The sophomore from Toronto grabs 3.8 offensive boards per game, fifth-best in the NBA, and is shooting 60 percent from the stripe. He had 27 assists in 60 games last year and has 69 through 53 games this year.
That final number “53” is as big as any of the preceding digits. That’s the same number of games the Cavaliers have played this season.
The other Cavalier who’s played in all 53 is Alonzo Gee.
Gee doesn’t have the numbers Tristan does. But his development has been almost as big for the team.
When he first arrived off waivers in 2011, Gee was asked to develop a better jumper, and he did. During the lockout, it was to develop the corner three, which he did – traveling to the Polish League to do so.

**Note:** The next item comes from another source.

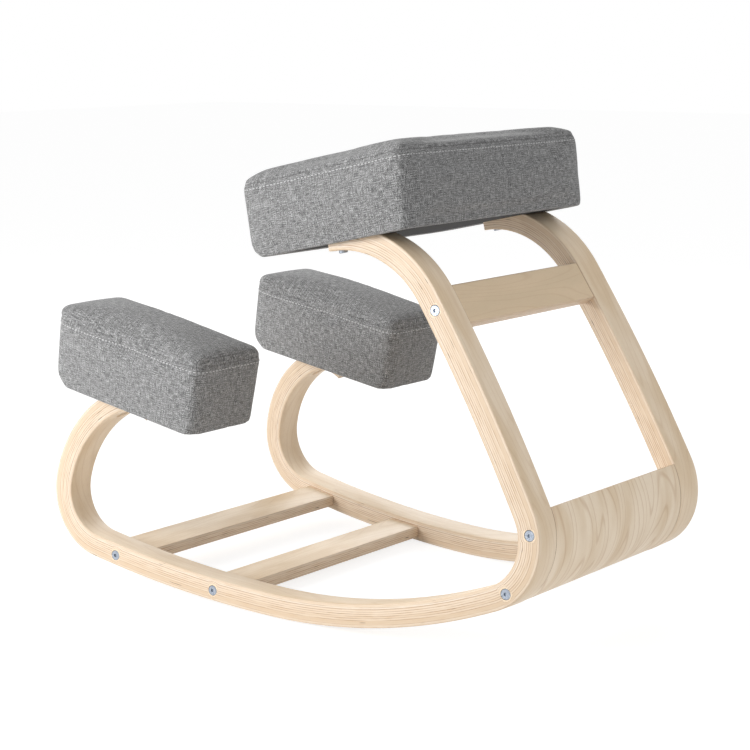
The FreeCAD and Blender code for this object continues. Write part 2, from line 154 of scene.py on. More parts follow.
# Cloth simulation
cloth_grip = 9 * MM
cloth_frames = 20
least_move = 1e-9
cloth_settings = {
    "quality": 5, "mass": 0.3, "tension_stiffness": 25, "compression_stiffness": 25,
    "shear_stiffness": 12, "bending_stiffness": 4, "use_pressure": True, "uniform_pressure_force": 4,
}

# Seams: one round the top panel and one up the back, sewn and shaded rearward of these places
back_seam_offset = -12.0 * MM
sewn_back = -12.0 * MM
shaded_back = -14.0 * MM
seam_depth = 1.3 * MM
# A seam pulls in the points of the sides, up to this upward part of their normal, that lie
# within these shares of the mesh size from it
side_slant = 0.8
ring_reach = 0.45
back_reach = 0.5
# A face belongs to the top panel, or to the underside, past these upward parts of its normal
top_slant = 0.35
under_slant = -0.7
# Where the cloth of the sides and of the ends lies in the UV map, in metres from the top panel
side_island = 1.0
end_island = 2.0
topstitch_drop = 6.0 * MM
stitch_steps = 360
stitch_lift = 0.1 * MM
thread_width = 1.3 * MM
bead_sides = 6
bead_rings = 4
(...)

This year, he’s been asked to Byron Scott’s Swiss Army Knife, asked to guard all shapes and sizes. And he’s been one of better perimeter defenders in the league.
His offensive numbers have suffered, but aside from the Classes of 2011 and 2012 in the starting lineup, Gee is the constant.
Dion Waiters and Tyler Zeller – like the Thompson and Irving before them, were thrown right into the fire. And they’ve handled the pressure very well.
Waiters went into the Break leading all Eastern Conference rookies in scoring (14.2ppg), assists (3.2apg) and steals (1.1spg). And one gets the sense out the kid from South Philly that isn’t a “rookie wall” kinda guy.
Zeller looked like he was leaning on that wall as All-Star Weekend approached, but he had a rock-solid game against the league’s top squad, going 7-for-10 from the floor for 16 points and nine boards against the Spurs.
The former ACC Player of the Year – who had his jersey retired at Chapel Hill this past Saturday – started 27 games in the first half, scoring in double-figures 18 times and grabbing double-digit boards in six games.
Zeller, Waiters and their rookie teammate Kevin Jones have only 28 more occasions of wearing their girly pink backpacks to-and-from practices and games (unless they really like them). Then they reach NBA manhood.
The young Cavaliers are growing up before our eyes. And the season has only gotten better as we’ve gone along.
Get ready for a stirring Second Act.